Rape is a crime of violence and domination in which one person forces, coerces or manipulates another person to have sex. There are many types of rape that can occur, but the most common types are:
- Date rape is forced or coerced sex within a dating relationship. Acquaintance rape is committed by someone known to the victim. Nearly two-thirds of all victims ages 18 to 29 report a prior relationship with their attacker.
- Date rape drugs or alcohol is quite commonly used on college campuses, although drugged rape is not limited to college campuses. Alcohol is the No. 1 drug used in sexual assaults, and on college campuses, alcohol is a factor in 90 percent of rapes.
- Statutory rape is sexual intercourse between a person who is under the age of 16 and a person who is 3 or more years older, with or without consent. In Connecticut, anyone younger than 16 cannot legally consent to sex.
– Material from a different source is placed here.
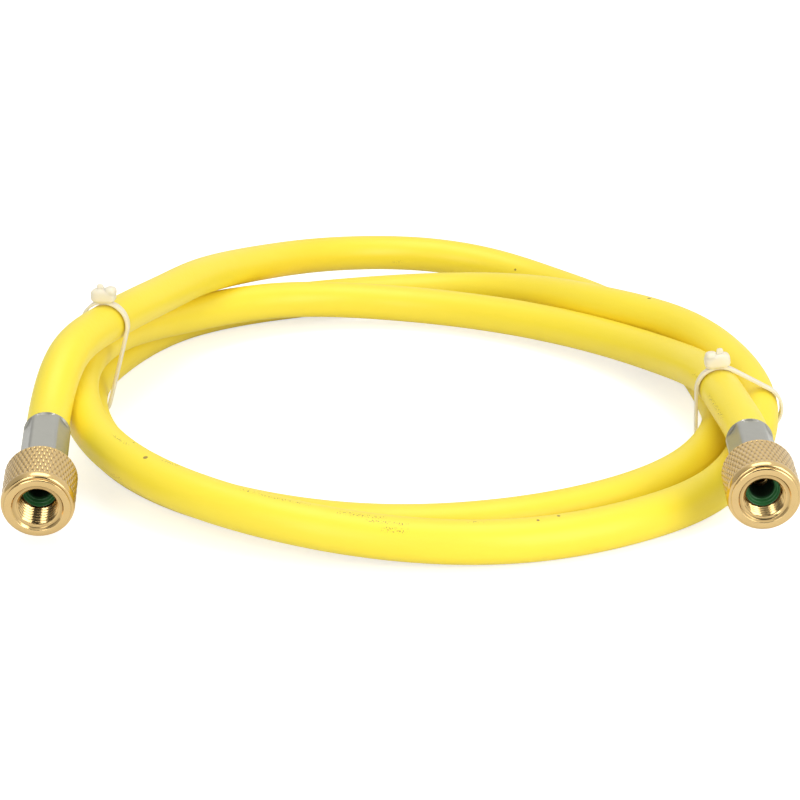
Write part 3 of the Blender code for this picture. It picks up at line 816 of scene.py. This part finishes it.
def surroundings():
    """White world, dimmer for diffuse light, with the dark front only in reflections."""
    world = bpy.data.worlds.new("studio_white")
    bpy.context.scene.world = world
    world.use_nodes = True
    nt = world.node_tree
    bg = nt.nodes["Background"]
    bg.inputs["Color"].default_value = (1, 1, 1, 1)
    level = ranged(nt, white_where_seen(nt), 0.0, 1.0, ROOM_LEVEL, 1.0)
    rays = nt.nodes.new("ShaderNodeLightPath").outputs
    shade = node(nt, "ShaderNodeMix", data_type="FLOAT")
    shade.inputs["A"].default_value = 1.0
    nt.links.new(rays["Is Glossy Ray"], shade.inputs["Factor"])
    nt.links.new(front_dark(nt), shade.inputs["B"])
    nt.links.new(maths(nt, "MULTIPLY", level, shade.outputs["Result"]), bg.inputs["Strength"])


def lamps():
    """Large soft lamps: one overhead and two boxes in front, which the nuts' bores mirror."""
    for name, place, size, power, target in LAMPS:
        lamp = bpy.data.lights.new(name, "AREA")
        lamp.shape = "RECTANGLE"
        lamp.size, lamp.size_y = size
        lamp.energy = power
        ob = bpy.data.objects.new(name, lamp)
        aim_at(ob, place, target)
        bpy.context.scene.collection.objects.link(ob)


def camera():
    """The photo's camera, in front of the coil and looking down by CAMERA_TILT."""
    cam = bpy.data.cameras.new("photo_camera")
    cam.sensor_width = SENSOR_WIDTH
    cam.lens = FOCAL_PX / PHOTO_WIDTH_PX * SENSOR_WIDTH
    ob = bpy.data.objects.new("photo_camera", cam)
    tilt = math.radians(CAMERA_TILT)
    x, y, z = CAMERA_AIM
    place = (x, y - CAMERA_DISTANCE * math.cos(tilt), z + CAMERA_DISTANCE * math.sin(tilt))
    aim_at(ob, place, CAMERA_AIM)
    bpy.context.scene.collection.objects.link(ob)
    bpy.context.scene.camera = ob


def aim_at(ob, place, target):
    """Put an object at a place with its -Z axis towards the target."""
    ob.location = place
    ob.rotation_euler = (Vector(target) - Vector(place)).to_track_quat("-Z", "Y").to_euler()


bpy.context.scene.view_settings.view_transform = "Standard"
paper_floor()
surroundings()
lamps()
camera()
What is sexual harassment?
Sexual harassment is any unwelcomed or unwanted sexual behavior or pressure that embarrasses, humiliates or intimidates and individual. Sexual harassment can be physical, verbal and non verbal and visual, such as staring or gestures that are suggestive or sexual.
If you are a victim, you are not alone
Sexual violence can happen to anyone, men, women and children of all ages, races, gender, sexual identity, religion and economic classes. Sexual assault victims often feel isolated or ashamed and often do not report an attack. It is never the victim’s fault.
- 90 percent of victims know the person who sexually assaulted them.
- 1 in 6 men will experience sexual assault in their lifetime; sexual assault of men is thought to be greatly unreported.
- 1 in 3 transgender and gender non-conforming people experience sexual violence.
- 1 in 3 girls and 1 in 5 boys will be sexually assaulted by the time they are 18.
- A rape or attempted rape occurs every 5 minutes in the United States.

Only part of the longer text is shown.